EAGLE BUTTE, S.D.— Kate Miner walked into the Indian Health Service hospital, seeking help for a cough that wouldn’t quit.

An X-ray taken of Ms. Miner’s lungs that day, Oct. 19, 2016, found signs of cancer.

What exactly the IHS doctor said to Ms. Miner about her exam remains in dispute. Notations in her medical file indicate the doctor told her to come back for a lung scan the next day. Her family says they never were given such instructions and weren’t told of the two masses the X-ray revealed.

What is clear is that no further tests were done. And no IHS provider followed up when Ms. Miner returned twice more to the hospital, the only one on the Cheyenne River Reservation, over the next six months, medical records show.

These are the opening paragraphs of a front-page story in the December 24 Wall Street Journal. In print it’s titled “A Tragic Journey Through The Indian Health Service.” On line it’s titled “Kate Miner’s Tragic Journey Through the U.S. Indian Health Service.” Unfortunately, it’s gated. The author is Dan Frosch.

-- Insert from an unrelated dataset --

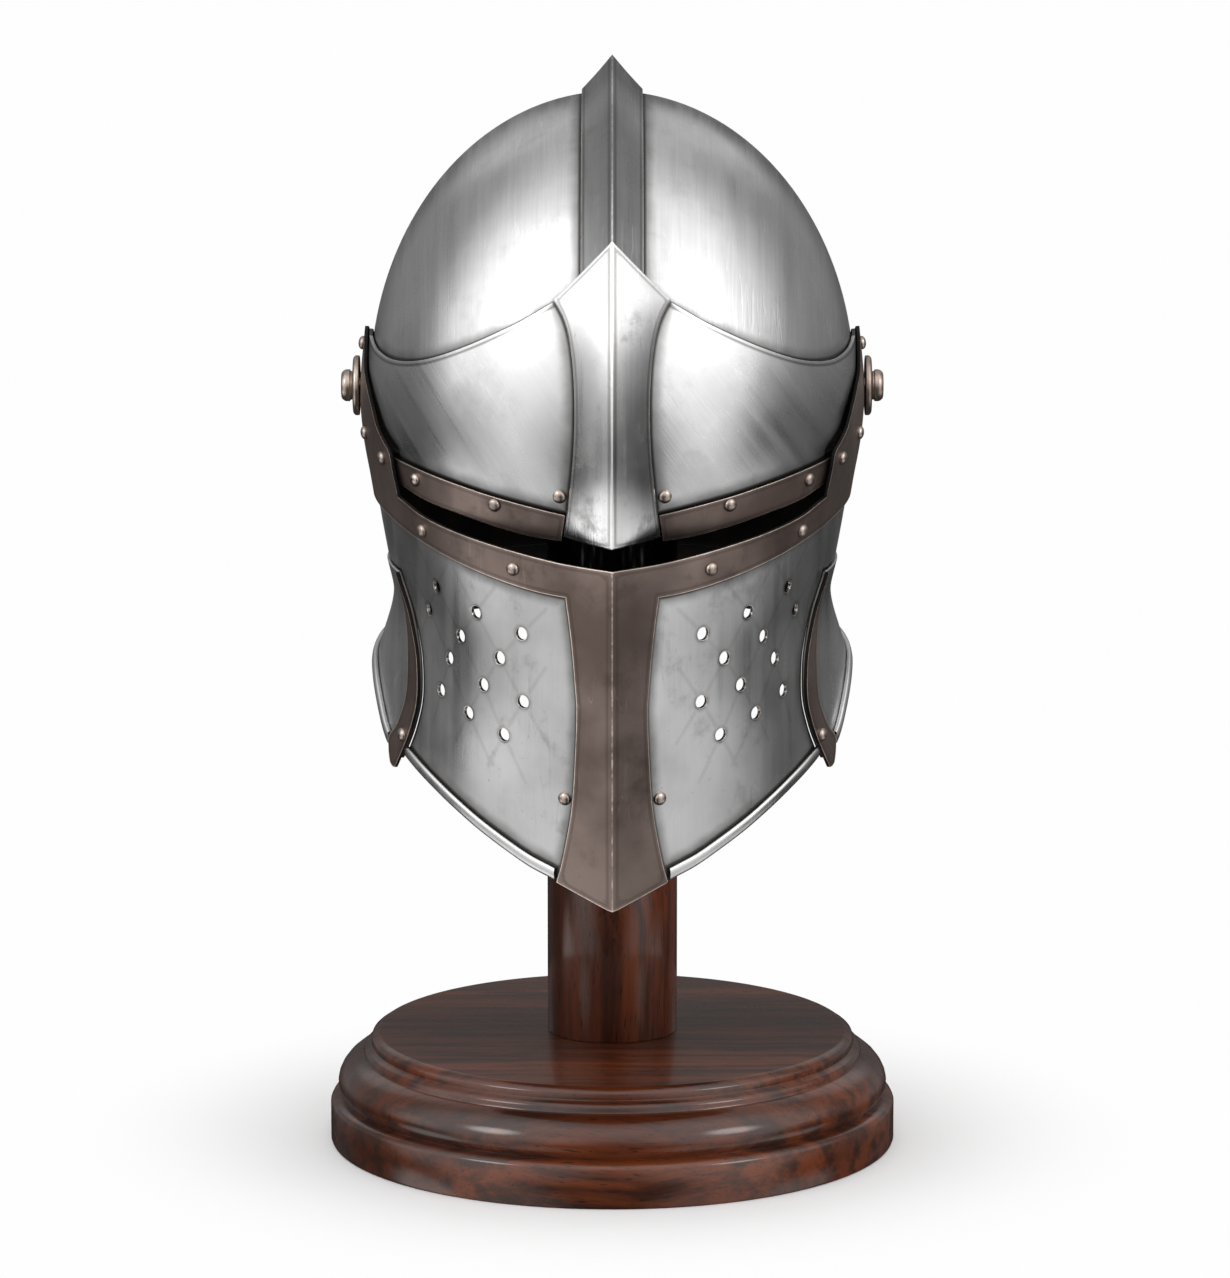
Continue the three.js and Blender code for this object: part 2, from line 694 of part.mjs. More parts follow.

I read a recent similar WSJ article on the U.S. Indian Health Service a few months ago. The basic idea in both articles–and there might be others in the series–is that the IHS is doing a bad job.

Why so?

One of the people quoted in the piece, Harold Frazier, the Cheyenne River Sioux tribal chairman, gets at it: “The sad thing is, our people don’t have a choice.”

In the debate among the candidates for the Democratic presidential nominations, various Democrats and one independent, Bernie Sanders, advocate some version of “Medicare for All.”

If we really got Medicare for All, then we would all be saying, correctly, that we have “no choice.”

Does that mean that Medicare for All would degenerate to the point where it would be as bad as the Indian Health Service? Probably not, for two reasons. First, the majority of Americans are less disvalued than people on Indian reservations. Second, there would be places where politically powerful people would probably get excellent medical services. And notice that I said “politically powerful,” not “economically powerful.” There’s an overlap, of course. But they are not the same. The local union leader might have more political power than the 30-year-old hedge fund decamillionaire. And Bernie Sanders and Elizabeth Warren would almost certainly have more political power than the 30-year-old hedge fund guy. What Ayn Rand called “the aristocracy of pull” would be in full swing.

Competition is good and getting rid of competition is bad.